Manifest-per-stage persistence

Decision: The manifest is written to disk after each stage completes, not only at the end of the pipeline.

Reasoning: MCMC sampling can run for minutes to hours. If the process crashes or is killed during a later stage, the partial manifest on disk reflects what completed successfully. This aids debugging and allows partial runs to be inspected without special tooling.

Stage numbering with gaps

Decision: Pipeline stages use numbers 00, 10, 20, 30, 40, 60, 70 with a gap at 50.

Reasoning: The gaps allow future stages to be inserted at natural positions (e.g. a stage 50 for custom analysis) without renumbering existing stages. Renumbering would break backward compatibility with stored manifests and any downstream tooling that references stage names.

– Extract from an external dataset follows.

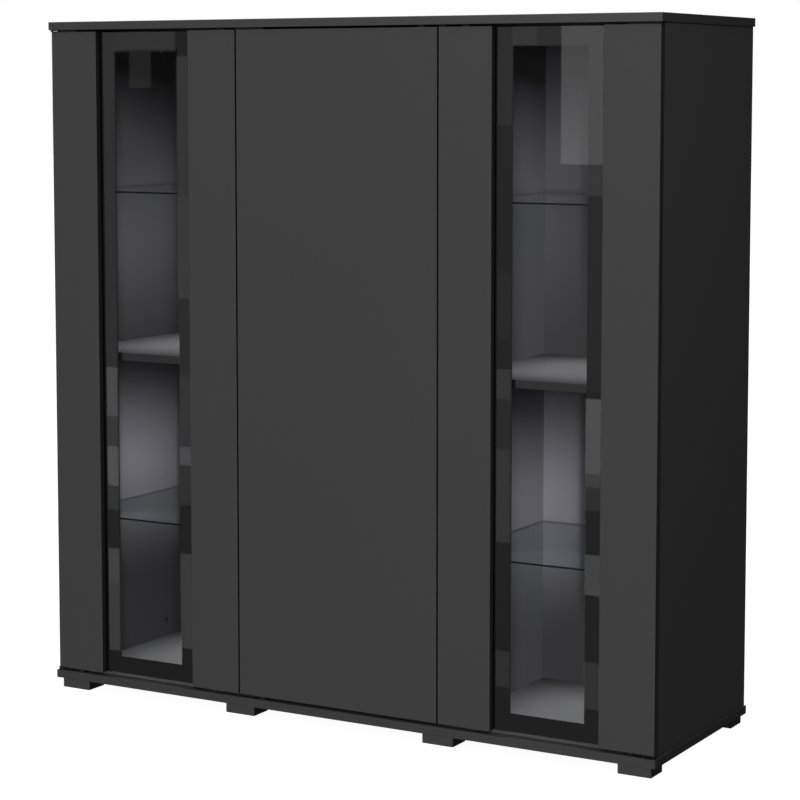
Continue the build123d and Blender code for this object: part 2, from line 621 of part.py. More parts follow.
export_step(fitting_screws.part, "parts/fitting_screws.step")

# ---- Clear bumpers on the carcass front edges, by the free edge of each door ----
with BuildPart() as door_bumpers:
    for x, hand in doors.values():
        bumper_x = x + hand * (door_width / 2 - BUMPER_IN)
        bumper_zs = (inner_low + BUMPER_FROM_END, inner_high - BUMPER_FROM_END)
        points = [(bumper_x, carcass_front, z) for z in bumper_zs]
        add_pegs(BUMPER_RADIUS, BUMPER_THICKNESS, FORWARD, points)
    fillet(door_bumpers.edges().group_by(Axis.Y)[0], BUMPER_ROUNDING)
door_bumpers.part.label = "door_bumpers"
export_step(door_bumpers.part, "parts/door_bumpers.step")

# ---- Doors ----


def door_end_holes(name):
    """Pilot holes for the hinge plate screws in both ends of a door."""
    drill(PLATE_SCREW_RADIUS + HOLE_PLAY, DOOR_SCREW_LENGTH, DOWN, plate_screws(name, door_high))
    drill(PLATE_SCREW_RADIUS + HOLE_PLAY, DOOR_SCREW_LENGTH, UP, plate_screws(name, door_low))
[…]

Config source vs. resolved archival

Decision: Both the verbatim source YAML and the resolved YAML are archived in every run directory.

Reasoning: The source YAML shows what the analyst authored (including relative paths). The resolved YAML shows the runtime interpretation (absolute paths, defaults applied). Both are needed for reproducibility:

  • The source is needed to understand intent.
  • The resolved config is needed to reproduce the exact execution.

Runtime-only fields (output_dir, run_name, validation_spec) are deliberately excluded from the resolved config because they are not part of the reproducible model specification.

Structured model selection errors

Decision: Model selection failures produce ModelSelectionError with a machine-readable reason_code rather than generic exceptions.

Reasoning: The pipeline needs to distinguish between “model selection is not possible for this run type” (expected) and “something is broken” (unexpected). Structured reason codes allow:

  • The runner to write model_selection_status.json without failing the run.
  • The lifecycle layer to compare model selection availability across runs.
  • Downstream consumers to programmatically handle different failure modes.